--- start The data ---

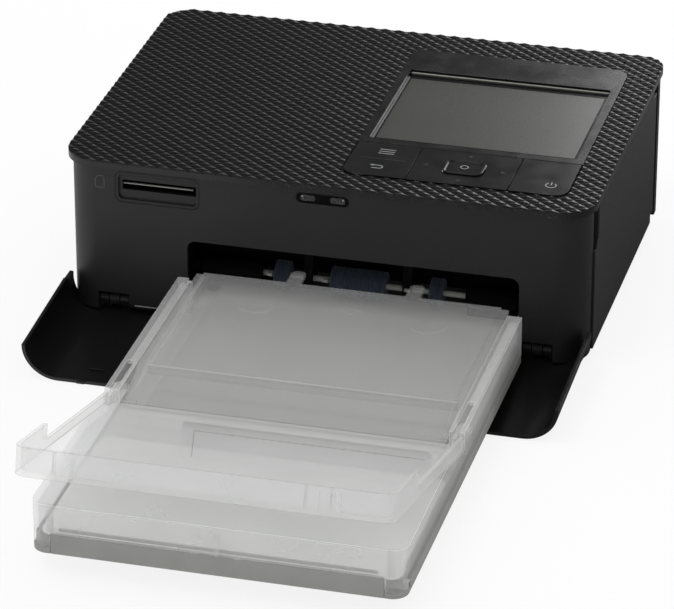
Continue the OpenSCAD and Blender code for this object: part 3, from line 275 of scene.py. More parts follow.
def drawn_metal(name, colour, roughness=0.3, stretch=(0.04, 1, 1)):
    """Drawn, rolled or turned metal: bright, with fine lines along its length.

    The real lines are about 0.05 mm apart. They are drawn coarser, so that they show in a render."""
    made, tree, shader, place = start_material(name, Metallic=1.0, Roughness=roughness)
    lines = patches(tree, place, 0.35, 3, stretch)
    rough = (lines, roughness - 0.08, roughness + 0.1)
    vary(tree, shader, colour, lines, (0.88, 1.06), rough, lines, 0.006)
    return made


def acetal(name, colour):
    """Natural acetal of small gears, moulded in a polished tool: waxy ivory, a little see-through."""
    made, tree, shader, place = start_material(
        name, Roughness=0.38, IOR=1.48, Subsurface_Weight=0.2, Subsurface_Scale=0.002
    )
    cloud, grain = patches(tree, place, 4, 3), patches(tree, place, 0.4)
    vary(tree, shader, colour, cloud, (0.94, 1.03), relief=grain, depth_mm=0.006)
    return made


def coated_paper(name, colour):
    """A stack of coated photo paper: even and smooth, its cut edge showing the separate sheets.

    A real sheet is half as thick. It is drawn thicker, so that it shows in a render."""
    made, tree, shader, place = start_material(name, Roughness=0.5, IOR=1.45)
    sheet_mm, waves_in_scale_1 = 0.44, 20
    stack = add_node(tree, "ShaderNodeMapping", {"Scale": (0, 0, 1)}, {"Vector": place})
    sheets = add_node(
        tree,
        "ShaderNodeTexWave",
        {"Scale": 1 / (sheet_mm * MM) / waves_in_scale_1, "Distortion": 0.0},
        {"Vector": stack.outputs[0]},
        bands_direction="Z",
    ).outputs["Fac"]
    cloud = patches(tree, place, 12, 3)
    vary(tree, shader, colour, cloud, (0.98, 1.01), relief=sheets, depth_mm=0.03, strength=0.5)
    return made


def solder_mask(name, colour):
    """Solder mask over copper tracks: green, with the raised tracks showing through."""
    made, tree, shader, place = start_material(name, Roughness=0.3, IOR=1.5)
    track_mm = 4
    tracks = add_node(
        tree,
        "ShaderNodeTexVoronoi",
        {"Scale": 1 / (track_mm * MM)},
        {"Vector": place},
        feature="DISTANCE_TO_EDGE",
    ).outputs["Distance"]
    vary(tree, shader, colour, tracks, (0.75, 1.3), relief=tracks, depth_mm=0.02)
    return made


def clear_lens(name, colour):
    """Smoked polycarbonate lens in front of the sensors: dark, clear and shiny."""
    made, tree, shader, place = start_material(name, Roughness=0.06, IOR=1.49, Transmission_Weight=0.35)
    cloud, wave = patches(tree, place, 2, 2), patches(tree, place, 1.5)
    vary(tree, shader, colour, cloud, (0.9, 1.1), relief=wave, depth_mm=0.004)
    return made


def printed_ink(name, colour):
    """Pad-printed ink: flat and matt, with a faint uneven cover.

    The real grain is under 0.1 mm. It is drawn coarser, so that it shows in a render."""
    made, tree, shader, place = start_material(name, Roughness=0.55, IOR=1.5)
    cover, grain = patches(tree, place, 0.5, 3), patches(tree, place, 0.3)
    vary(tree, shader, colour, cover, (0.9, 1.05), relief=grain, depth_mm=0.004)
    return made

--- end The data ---
--- start The data ---

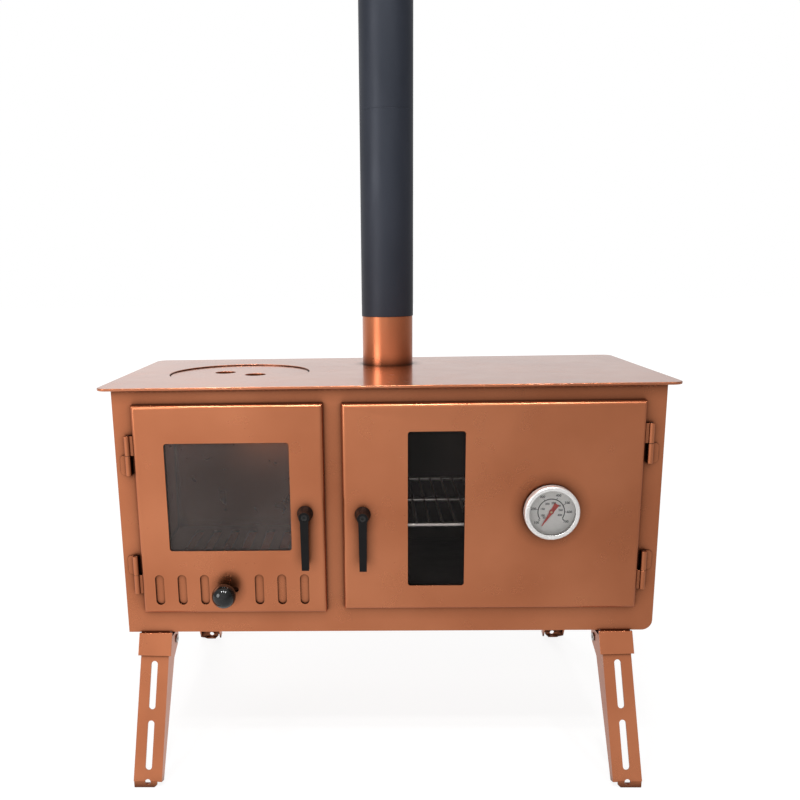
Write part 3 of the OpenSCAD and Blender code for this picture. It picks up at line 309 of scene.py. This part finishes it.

--- end The data ---

> [What to produce] Only a number is wanted here: how many lines in the data above include the string "code"?

> [Correct response] 2